Travolta dalla documentazione da presentare per la fine dell’anno scolastico e da un’agenda che ci vede per tanti pomeriggi a scuola per riunioni spesso insensate, non avevo avuto il tempo di “apprezzare” la nuova trovata di un esponente del Pdl in materia di presunta politicizzazione dell’attività scolastica, perciò ringrazio Claudio Giusti che me l’ha segnalata. Il deputato Fabio Garagnani ha presentato infatti una proposta di legge per inserire nel Testo Unico sulla scuola il divieto per gli insegnanti diqualunque atto di propaganda politica o ideologica a scuola, pena la sospensione dal servizio per tre mesi.

Sono sempre stata contraria alla politicizzazione a scuola, evitando accuratamente ogni riflessione di tipo partitico con i miei studenti e vigilando su eventuali iniziative dell’istituto dove insegno o della scuola frequentata dai miei figli che potessero anche lontanamente aveva un sapore politico. Sono convinta che gli allievi, in quanto persone in formazione, debbano essere spinti ad accrescere il loro senso critico e a documentarsi di persona in modo da maturare una propria opinione, e non a ricevere una posizione preconfezionata o – peggio – attività extrascolastiche attraverso le quali possano passare messaggi politici subliminali grazie a realtà politicizzate mascherate da associazioni.

Tuttavia – stante il pluralismo della scuola – penso che discutervi tutte le posizioni ideologiche o smontare bugie politiche con documentazione alla mano sia non soltanto possibile, ma anche parte dell’insegnamento, spesso imprescindibile per alcune materie, come ad esempio filosofia, storia, italiano, ma anche economia, diritto, etc. Non so il promotore dell’iniziativa in oggetto che studi abbia fatto, perchè chi abbia affrontato una di queste materie se ne rende conto immediatamente e quindi si accorge anche dello scopo meramente propagandistico della proposta, che farà acquisire sicuramente punti al deputato in questione presso Silvio Berlusconi, oltre che presso qualche fanatico che ha in odio la scuola pubblica.

E’ poi un mistero la convinzione dei politici della destra che i docenti della scuola pubblica siano tutti di sinistra: la mia esperienza quotidiana dice che vi è un’ampia varietà di posizioni, anche se in alcuni frangenti i docenti si mostrano abbastanza compatti contro tagli e penalizzazioni di ogni tipo o contro balzane proposte di valutazione che rischiano di punire i bravi e premiare i mediocri. Chi abbia un po’ di buonsenso capisce subito che un dipendente, di destra o di sinistra che sia, se gli tocchi la dignità professionale, il lavoro, lo stipendio o la carriera, reagisce da lavoratore, non da elettore o da attivista politico, e non fa harakiri per consentire al suo referente politico di scrivere un’altra presunta vittoria nel proprio carnet.
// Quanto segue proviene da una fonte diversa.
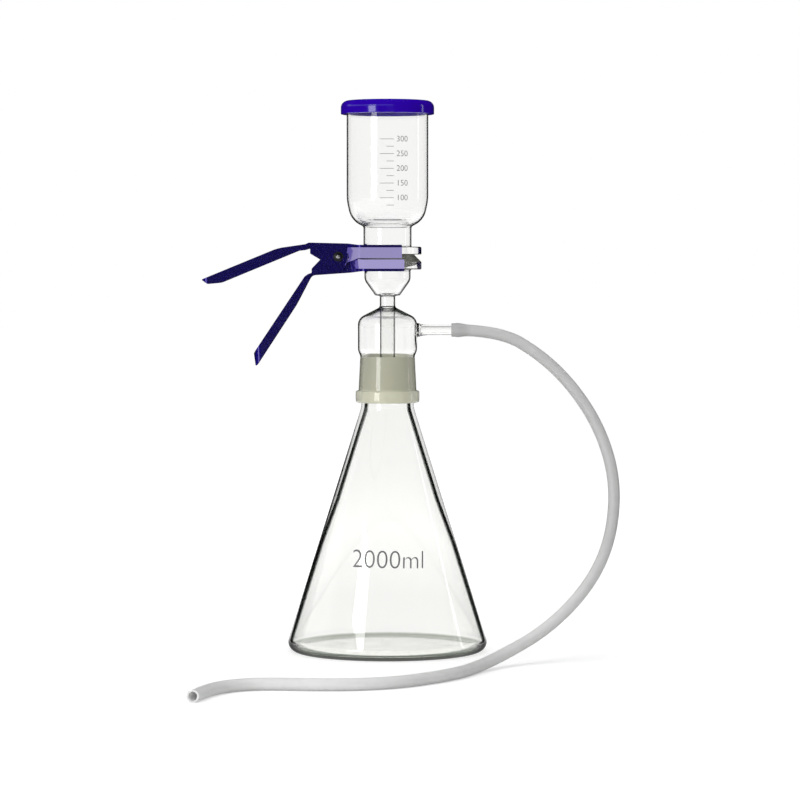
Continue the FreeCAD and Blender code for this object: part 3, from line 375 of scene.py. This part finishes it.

Se poi è anche un vero insegnante con la I maiuscola, si preoccupa del bene degli studenti, che non può coincidere con tagli e burocratizzazione spinta.

L’idea di Garagnani ha tanti punti deboli, e ne cito solo alcuni. Ad esempio comporta discriminazione, perchè allievi che si rechino in una scuola privata possono ricevere una formazione unidirezionale (ad esempio, in molte scuole confessionali si va a messa tutte le mattine, e al prete non sarebbe impedito divulgare posizioni ideologiche). Ed infatti il nostro cerca pure di imporre agli insegnanti di religione cosa debbono insegnare durante le loro lezioni…

Ma il punto più dolente della proposta è la responsabilizzazione del dirigente scolastico in ordine al divieto di propaganda politica per gli insegnanti. Questi funzionari, ritenuti dal Ministero tuttologi, già sovraccarichi di lavoro e con compiti diversissimi fra loro (dagli aspetti didattici e relazionali alla gestione del personale, alla gestione del bilancio…) sarebbero chiamati ancora una volta a un compito per il quale non sono preparati. Ricordiamo infatti che i presidi sono laureati in materie diverse e hanno alle spalle una carriera come insegnanti, e non sono esperti di diritto in grado di valutare il confine fra fattispecie diverse.

E, proprio per questo, anche gli stessi dirigenti si troverebbero in una situazione a rischio, esposti non solo a critiche e pressioni per non aver rilevato presunte infrazioni, ma a vere e proprie denunce per mobbing, abuso d’autorità, limitazione della libertà di espressione quando invece intervengano a sproposito. Ma non solo: e se il politicizzato fosse il dirigente? La regola vagheggiata da Garagnani consentirebbe al preside di discriminare i simpatizzanti di una forza politica avversaria chiudendogli la bocca e di favorire invece i suoi compagni di partito chiudendo un occhio…

Un altro segnale di regime che avanza.